====== Provided material ======
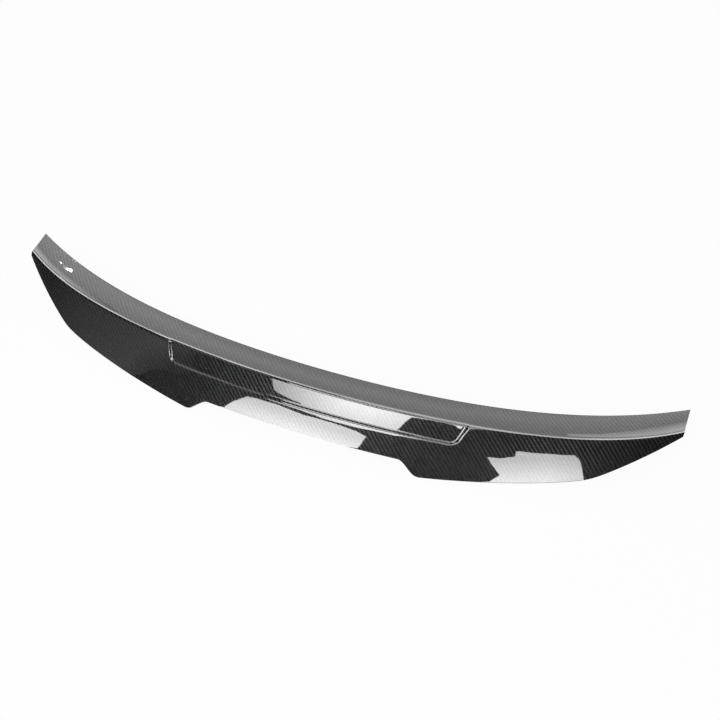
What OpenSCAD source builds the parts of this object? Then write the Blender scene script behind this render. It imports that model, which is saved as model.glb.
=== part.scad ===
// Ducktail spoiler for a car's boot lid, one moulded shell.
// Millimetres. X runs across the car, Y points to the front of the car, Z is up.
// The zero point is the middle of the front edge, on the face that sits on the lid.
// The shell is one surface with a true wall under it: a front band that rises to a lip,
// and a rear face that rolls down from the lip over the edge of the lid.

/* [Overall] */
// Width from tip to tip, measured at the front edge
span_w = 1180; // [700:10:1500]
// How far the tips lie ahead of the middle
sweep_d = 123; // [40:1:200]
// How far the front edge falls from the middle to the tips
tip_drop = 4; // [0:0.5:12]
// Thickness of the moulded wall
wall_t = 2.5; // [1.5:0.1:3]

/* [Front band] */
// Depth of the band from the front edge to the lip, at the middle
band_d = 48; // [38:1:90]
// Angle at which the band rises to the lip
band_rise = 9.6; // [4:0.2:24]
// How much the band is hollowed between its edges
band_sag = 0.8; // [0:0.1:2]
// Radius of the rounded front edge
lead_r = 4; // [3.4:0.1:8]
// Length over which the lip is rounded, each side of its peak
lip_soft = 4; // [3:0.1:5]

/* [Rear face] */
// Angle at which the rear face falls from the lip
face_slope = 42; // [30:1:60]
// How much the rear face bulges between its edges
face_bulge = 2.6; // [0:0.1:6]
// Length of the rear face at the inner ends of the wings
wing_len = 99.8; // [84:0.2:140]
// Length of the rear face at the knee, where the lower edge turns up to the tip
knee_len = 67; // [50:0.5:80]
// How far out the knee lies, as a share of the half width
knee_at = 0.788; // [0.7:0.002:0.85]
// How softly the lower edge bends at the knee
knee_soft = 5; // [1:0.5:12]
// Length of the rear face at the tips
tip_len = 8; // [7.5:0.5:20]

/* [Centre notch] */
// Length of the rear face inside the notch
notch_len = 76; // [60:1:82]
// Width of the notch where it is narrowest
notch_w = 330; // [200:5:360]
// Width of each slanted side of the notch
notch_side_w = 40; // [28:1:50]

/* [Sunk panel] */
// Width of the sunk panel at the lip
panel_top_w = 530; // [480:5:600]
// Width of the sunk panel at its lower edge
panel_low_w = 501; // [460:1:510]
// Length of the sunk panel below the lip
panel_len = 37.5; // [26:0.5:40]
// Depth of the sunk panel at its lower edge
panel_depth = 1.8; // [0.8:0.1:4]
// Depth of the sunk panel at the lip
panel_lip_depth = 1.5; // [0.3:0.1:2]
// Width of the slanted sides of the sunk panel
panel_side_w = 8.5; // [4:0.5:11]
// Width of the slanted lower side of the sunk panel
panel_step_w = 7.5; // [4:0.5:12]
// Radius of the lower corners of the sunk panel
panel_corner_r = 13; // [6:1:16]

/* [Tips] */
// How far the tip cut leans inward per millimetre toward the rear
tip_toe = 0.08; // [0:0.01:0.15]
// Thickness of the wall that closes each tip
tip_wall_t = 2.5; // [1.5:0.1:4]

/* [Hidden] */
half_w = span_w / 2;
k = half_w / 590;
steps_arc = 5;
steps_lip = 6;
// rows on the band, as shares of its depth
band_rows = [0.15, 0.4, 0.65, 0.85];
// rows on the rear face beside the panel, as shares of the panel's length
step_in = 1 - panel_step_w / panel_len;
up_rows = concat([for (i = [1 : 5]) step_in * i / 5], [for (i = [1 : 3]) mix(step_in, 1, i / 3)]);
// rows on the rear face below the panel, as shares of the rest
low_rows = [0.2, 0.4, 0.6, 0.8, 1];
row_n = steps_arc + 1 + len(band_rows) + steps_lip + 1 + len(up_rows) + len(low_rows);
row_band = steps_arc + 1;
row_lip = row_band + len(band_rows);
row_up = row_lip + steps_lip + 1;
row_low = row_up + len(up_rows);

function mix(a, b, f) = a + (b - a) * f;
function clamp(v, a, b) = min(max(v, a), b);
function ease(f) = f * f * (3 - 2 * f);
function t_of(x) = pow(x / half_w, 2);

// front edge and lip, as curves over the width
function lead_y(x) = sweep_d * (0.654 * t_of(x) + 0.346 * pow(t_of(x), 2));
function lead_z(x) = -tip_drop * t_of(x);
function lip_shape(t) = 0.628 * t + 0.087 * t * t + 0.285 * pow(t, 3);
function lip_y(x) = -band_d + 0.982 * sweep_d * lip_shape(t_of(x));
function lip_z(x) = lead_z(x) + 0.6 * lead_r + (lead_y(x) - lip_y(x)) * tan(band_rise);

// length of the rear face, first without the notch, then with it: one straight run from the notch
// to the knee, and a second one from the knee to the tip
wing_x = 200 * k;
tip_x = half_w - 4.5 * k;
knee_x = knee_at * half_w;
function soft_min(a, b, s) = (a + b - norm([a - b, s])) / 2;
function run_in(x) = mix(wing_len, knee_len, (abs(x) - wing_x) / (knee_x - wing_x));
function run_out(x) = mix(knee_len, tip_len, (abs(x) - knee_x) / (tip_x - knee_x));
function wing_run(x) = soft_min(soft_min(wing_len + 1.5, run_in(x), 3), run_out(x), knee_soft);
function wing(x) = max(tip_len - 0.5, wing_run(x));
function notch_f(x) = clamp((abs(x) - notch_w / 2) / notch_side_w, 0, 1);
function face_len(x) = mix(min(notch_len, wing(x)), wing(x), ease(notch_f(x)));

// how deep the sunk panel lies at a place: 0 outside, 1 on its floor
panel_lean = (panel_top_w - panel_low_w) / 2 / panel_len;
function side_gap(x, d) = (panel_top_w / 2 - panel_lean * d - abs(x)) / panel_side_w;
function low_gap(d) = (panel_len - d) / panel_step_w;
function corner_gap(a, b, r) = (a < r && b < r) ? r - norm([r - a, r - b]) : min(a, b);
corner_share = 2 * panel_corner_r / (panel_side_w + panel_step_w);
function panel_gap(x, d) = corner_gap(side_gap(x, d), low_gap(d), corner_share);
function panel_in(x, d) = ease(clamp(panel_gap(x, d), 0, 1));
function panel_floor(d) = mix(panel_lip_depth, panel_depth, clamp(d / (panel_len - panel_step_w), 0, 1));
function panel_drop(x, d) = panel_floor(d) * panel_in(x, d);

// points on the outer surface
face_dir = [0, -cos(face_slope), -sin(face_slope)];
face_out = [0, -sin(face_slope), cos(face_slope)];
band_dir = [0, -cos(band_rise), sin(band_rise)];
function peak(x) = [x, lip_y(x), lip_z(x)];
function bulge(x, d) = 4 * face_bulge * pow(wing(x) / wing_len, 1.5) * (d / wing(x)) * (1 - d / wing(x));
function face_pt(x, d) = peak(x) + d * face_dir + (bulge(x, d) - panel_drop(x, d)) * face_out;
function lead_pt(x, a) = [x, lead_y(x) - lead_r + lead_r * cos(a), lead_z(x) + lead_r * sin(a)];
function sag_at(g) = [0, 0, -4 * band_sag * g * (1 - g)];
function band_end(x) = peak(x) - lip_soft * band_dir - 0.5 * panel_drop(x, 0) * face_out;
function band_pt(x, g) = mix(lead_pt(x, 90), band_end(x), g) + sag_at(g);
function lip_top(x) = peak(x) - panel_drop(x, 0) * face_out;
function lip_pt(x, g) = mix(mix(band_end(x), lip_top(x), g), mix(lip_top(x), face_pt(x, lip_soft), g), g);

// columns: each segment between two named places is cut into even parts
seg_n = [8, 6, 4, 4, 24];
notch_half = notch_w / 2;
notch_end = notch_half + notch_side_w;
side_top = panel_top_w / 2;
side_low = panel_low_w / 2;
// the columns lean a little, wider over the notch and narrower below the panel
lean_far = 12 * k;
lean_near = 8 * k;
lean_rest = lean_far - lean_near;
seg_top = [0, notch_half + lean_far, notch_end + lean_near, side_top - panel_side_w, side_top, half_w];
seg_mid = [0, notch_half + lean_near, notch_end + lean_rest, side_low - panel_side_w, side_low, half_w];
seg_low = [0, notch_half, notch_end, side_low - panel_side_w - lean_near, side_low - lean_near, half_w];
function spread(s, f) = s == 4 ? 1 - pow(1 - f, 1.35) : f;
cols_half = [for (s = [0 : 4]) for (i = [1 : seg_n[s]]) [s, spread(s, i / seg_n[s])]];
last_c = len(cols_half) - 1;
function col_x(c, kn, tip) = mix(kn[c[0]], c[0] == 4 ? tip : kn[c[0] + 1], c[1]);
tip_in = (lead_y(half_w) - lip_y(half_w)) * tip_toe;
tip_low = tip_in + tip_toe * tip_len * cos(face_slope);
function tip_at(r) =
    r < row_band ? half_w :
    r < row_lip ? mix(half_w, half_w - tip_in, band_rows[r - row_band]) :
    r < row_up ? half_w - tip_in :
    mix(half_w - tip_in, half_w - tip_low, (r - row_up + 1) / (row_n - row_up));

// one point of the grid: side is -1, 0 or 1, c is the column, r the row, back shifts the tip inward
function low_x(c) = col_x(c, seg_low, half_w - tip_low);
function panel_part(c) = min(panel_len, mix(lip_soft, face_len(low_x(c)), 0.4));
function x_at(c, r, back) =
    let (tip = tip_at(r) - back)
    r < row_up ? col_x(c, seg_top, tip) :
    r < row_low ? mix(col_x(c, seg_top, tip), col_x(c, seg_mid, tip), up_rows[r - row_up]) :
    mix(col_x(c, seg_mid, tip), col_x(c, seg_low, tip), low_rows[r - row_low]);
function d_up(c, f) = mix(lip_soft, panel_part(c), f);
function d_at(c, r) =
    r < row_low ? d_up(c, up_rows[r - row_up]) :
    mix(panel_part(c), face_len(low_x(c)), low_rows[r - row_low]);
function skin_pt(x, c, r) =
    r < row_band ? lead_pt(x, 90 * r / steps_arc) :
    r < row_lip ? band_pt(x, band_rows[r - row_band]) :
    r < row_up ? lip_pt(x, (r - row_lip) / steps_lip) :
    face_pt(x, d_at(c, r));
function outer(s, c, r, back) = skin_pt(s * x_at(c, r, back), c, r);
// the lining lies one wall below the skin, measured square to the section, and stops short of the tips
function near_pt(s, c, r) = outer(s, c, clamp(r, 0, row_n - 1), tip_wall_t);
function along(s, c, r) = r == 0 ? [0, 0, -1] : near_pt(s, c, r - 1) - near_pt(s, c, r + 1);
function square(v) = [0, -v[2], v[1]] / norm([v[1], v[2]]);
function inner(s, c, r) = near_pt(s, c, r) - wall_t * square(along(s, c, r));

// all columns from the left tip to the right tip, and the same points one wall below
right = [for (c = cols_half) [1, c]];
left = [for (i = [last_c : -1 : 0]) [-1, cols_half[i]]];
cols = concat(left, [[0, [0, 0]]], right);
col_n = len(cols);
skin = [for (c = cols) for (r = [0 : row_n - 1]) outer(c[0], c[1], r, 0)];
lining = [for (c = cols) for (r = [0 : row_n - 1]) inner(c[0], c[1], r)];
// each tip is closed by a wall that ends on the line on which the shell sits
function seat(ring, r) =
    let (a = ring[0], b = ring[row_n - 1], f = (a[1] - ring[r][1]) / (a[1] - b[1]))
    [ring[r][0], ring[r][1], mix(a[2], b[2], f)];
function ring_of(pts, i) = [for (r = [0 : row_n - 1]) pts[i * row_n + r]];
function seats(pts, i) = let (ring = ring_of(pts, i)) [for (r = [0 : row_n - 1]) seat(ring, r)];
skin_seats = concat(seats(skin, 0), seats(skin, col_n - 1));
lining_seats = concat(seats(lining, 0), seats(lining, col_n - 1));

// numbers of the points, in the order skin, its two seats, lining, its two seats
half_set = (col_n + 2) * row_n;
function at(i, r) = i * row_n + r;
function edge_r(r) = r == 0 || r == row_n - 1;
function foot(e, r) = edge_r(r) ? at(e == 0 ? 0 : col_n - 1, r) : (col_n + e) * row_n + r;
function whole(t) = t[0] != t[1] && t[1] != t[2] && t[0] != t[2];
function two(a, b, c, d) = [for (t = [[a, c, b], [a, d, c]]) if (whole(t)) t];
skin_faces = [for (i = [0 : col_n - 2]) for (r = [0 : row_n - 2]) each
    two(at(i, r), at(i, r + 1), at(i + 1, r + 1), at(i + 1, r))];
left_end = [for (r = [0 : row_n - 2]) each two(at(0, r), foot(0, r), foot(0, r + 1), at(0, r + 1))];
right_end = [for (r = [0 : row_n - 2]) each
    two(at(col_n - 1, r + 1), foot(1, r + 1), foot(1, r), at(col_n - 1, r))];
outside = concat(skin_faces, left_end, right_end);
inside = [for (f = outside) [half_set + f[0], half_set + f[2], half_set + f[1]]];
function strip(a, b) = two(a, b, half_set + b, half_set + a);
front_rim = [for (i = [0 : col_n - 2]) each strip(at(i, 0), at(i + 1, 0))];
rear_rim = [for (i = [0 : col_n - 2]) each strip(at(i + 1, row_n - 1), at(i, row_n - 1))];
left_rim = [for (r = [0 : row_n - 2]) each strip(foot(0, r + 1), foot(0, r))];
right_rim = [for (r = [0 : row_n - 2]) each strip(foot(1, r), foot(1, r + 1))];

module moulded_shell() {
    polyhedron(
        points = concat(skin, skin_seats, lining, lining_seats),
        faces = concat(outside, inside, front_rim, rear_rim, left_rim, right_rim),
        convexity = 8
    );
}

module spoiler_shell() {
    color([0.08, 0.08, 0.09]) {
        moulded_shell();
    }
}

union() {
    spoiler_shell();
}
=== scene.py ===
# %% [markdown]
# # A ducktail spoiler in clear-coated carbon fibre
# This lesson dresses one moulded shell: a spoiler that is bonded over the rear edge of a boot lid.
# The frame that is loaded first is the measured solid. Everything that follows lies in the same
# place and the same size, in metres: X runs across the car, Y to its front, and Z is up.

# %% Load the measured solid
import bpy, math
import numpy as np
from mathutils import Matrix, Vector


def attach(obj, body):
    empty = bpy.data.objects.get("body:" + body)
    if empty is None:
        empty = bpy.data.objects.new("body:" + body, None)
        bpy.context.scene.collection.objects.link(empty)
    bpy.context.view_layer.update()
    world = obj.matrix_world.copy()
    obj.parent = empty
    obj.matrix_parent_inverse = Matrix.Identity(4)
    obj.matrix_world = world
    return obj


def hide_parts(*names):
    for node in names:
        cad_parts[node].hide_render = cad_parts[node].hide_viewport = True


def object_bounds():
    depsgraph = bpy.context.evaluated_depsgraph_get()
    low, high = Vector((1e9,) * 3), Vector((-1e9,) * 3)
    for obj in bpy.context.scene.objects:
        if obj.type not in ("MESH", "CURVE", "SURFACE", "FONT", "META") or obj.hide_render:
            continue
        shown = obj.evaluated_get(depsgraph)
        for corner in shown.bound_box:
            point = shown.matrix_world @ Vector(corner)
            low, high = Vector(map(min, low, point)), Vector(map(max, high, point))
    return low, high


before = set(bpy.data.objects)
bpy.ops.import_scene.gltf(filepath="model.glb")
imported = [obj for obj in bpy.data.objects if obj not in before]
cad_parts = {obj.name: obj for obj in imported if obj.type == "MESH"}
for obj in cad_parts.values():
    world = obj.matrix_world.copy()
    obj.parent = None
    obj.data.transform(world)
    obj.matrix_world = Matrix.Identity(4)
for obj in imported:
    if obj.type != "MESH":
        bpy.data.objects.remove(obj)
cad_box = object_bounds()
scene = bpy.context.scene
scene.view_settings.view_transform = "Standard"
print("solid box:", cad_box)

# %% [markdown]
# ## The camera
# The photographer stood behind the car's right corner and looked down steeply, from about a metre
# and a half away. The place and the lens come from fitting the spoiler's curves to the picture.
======
— Instruction —
From the line with "right_rim = [for" through the line with "bpy.context.view_layer.update()", set down every line exactly and nothing besides.

— The output —
right_rim = [for (r = [0 : row_n - 2]) each strip(foot(1, r), foot(1, r + 1))];

module moulded_shell() {
    polyhedron(
        points = concat(skin, skin_seats, lining, lining_seats),
        faces = concat(outside, inside, front_rim, rear_rim, left_rim, right_rim),
        convexity = 8
    );
}

module spoiler_shell() {
    color([0.08, 0.08, 0.09]) {
        moulded_shell();
    }
}

union() {
    spoiler_shell();
}
=== scene.py ===
# %% [markdown]
# # A ducktail spoiler in clear-coated carbon fibre
# This lesson dresses one moulded shell: a spoiler that is bonded over the rear edge of a boot lid.
# The frame that is loaded first is the measured solid. Everything that follows lies in the same
# place and the same size, in metres: X runs across the car, Y to its front, and Z is up.

# %% Load the measured solid
import bpy, math
import numpy as np
from mathutils import Matrix, Vector


def attach(obj, body):
    empty = bpy.data.objects.get("body:" + body)
    if empty is None:
        empty = bpy.data.objects.new("body:" + body, None)
        bpy.context.scene.collection.objects.link(empty)
    bpy.context.view_layer.update()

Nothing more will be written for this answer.